A ring—a ring of roses,
Laps full of posies;
Awake—awake!
Now come and make
A ring—a ring of roses.

The month of June had littered its path with roses, and now came July, with its crimson berries, its ruddier blossoms, and its profuse foliage. On the Fourth of this luxurious month some gleams and glimpses of the great National Jubilee are sure to reach even the prisoners and the poor on Blackwell's Island. The sick children at the Hospital had a share of enjoyment; presents of toys, cake and fruit were liberally distributed. The grounds produced an abundance of flowers, and it was marvellous how these little creatures managed to amuse themselves. The matron, the nurses, and many of the little patients, were busy as so many bees that morning, before the sun had changed his first rose-tints to the shower of vivid gold with which he soon boldly deluged the water. Among the first and the busiest were Mary Fuller and Isabel. They sat beneath a great elm tree back of the Hospital, with a heap of flowers between them, out of which they twined a world of bouquets, fairy garlands, and pretty crowns. Half-a-dozen little girls, lame, or among the convalescent sick, volunteered to gather the flowers, and some of the larger boys were up among the branches of the elm tree, garlanding them with ropes of the coarser blossoms. The birds were in full force that morning, as became the little republican rovers, absolutely rioting among the leaves, and pouring forth their music with a wild abandon that made the foliage thrill again.

"Now, now the sun will be up in no time. Run, Isabel, with the flowers—here they are, a whole apron full—I will be tying up more while you leave these!" said Mary Fuller, heaping Isabel's apron with the pretty bouquets she had been preparing; "don't leave a pillow without them!"

Isabel gathered up her apron and ran into the house. Up the stairs she went with a fairy footstep, and glided into the wards. Stealing softly from one little cot to another, she left upon each pillow her pretty tribute, where the sick child was sure to see it the moment its languid eyes were unclosed. When her store was exhausted she ran down for more.

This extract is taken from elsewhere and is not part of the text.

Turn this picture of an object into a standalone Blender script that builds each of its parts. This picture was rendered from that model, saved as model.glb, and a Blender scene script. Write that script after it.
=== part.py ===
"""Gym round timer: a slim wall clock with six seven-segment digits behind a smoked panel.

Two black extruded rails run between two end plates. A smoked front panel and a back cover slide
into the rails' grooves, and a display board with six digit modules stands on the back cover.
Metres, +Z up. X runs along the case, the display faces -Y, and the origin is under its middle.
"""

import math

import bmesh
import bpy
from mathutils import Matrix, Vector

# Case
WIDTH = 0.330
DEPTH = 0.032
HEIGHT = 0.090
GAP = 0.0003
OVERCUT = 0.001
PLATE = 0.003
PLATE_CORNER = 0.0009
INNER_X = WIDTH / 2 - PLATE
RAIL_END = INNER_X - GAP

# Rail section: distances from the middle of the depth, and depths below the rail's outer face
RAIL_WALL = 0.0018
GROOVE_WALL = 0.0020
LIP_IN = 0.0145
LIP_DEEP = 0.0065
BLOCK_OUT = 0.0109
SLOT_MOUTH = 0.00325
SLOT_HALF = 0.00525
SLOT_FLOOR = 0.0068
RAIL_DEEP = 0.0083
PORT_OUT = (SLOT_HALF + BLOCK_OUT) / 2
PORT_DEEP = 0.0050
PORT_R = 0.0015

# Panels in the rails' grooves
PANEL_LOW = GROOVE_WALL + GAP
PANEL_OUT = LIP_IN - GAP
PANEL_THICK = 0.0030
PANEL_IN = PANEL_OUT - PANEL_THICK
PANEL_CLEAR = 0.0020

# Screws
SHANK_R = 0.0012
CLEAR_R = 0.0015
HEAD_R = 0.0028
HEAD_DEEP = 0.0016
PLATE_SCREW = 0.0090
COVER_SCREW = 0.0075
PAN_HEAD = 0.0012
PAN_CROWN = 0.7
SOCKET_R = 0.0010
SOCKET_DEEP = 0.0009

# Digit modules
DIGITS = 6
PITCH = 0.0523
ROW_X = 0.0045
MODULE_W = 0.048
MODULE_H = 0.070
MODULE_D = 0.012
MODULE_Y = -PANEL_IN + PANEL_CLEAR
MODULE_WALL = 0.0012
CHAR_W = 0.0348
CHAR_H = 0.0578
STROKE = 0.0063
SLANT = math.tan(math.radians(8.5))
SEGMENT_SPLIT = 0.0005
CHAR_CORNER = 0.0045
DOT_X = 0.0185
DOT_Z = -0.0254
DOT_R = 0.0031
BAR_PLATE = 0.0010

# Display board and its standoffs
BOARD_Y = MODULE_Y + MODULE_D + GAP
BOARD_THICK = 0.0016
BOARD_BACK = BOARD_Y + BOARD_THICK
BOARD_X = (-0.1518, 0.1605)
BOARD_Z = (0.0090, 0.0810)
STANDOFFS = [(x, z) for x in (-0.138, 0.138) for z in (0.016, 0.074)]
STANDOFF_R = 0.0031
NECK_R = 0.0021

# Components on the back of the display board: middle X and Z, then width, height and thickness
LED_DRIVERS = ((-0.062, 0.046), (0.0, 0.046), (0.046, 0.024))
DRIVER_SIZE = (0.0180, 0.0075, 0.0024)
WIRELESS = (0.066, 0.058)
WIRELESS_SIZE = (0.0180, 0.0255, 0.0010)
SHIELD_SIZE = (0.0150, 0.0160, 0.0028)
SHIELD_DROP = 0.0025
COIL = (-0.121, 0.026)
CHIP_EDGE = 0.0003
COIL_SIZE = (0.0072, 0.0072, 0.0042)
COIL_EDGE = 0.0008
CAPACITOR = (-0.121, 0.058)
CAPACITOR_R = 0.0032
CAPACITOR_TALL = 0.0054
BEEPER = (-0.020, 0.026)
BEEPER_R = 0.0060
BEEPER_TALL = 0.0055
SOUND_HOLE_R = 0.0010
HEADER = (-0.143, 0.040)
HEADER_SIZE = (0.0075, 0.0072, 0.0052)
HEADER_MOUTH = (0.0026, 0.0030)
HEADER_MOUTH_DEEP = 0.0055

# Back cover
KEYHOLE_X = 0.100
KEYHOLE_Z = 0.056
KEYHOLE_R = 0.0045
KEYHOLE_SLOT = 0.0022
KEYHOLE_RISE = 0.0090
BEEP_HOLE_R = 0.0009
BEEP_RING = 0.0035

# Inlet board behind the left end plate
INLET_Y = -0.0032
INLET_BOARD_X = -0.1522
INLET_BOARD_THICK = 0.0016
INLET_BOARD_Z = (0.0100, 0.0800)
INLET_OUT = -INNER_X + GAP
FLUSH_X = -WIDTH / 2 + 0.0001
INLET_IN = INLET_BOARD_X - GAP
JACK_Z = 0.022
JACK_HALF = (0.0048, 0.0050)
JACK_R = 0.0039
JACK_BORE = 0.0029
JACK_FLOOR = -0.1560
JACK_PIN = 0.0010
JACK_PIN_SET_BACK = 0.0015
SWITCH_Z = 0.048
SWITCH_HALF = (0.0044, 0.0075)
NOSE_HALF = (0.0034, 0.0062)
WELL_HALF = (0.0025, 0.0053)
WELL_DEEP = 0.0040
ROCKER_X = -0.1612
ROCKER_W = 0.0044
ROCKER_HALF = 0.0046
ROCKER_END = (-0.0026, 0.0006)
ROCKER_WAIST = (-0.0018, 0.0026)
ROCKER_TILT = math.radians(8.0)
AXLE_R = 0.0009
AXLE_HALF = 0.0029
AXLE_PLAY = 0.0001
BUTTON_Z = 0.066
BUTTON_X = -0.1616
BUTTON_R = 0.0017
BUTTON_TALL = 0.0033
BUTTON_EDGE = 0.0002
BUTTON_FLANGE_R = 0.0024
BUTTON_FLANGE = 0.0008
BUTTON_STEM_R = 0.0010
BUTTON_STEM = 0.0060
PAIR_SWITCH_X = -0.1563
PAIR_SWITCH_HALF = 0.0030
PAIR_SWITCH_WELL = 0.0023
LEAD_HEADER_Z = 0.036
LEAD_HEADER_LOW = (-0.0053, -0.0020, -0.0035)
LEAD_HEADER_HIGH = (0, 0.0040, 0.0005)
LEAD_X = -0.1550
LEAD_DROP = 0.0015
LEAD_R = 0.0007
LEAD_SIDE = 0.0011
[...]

"Did any of them wake up? Did they see the flowers?" inquired Mary, eagerly.

"Some were awake—they hadn't slept all night, poor things—but the flowers made them smile," was the cheerful reply. "Come, fill my apron again, and give me those large ones, with the white lilies, for the mantel-pieces. Won't the doctor be astonished when he goes up? They're better than medicine, I can tell him."

Again Isabel's apron was heaped full, and again she glided, in all her bright, young beauty, through the sick wards. When she came down, an earthern pitcher, crowded with great white lilies, honeysuckles and sweetbriar, stood on the windows or mantel-pieces of every room. There was not a pillow without its pretty garland, or bouquet of buds, tied with the spray of some fragrant shrub. She had made the atmosphere of those sick wards redolent with fragrance.

"Now for the boys' hats!" said Mary, "here are plenty of soldier's feathers."

The boys cast down their straw-hats from the tree, shouting for her to make soldiers of them, each one clamoring for a red plume.

But the red hollyhocks did not quite hold out, so, perforce some of the slender plumes were of yellow, some of snow-white—for you never saw such hollyhocks as grew in the Hospital-gardens—and Mary had all variety of tints around her, even to some of a deep maroon.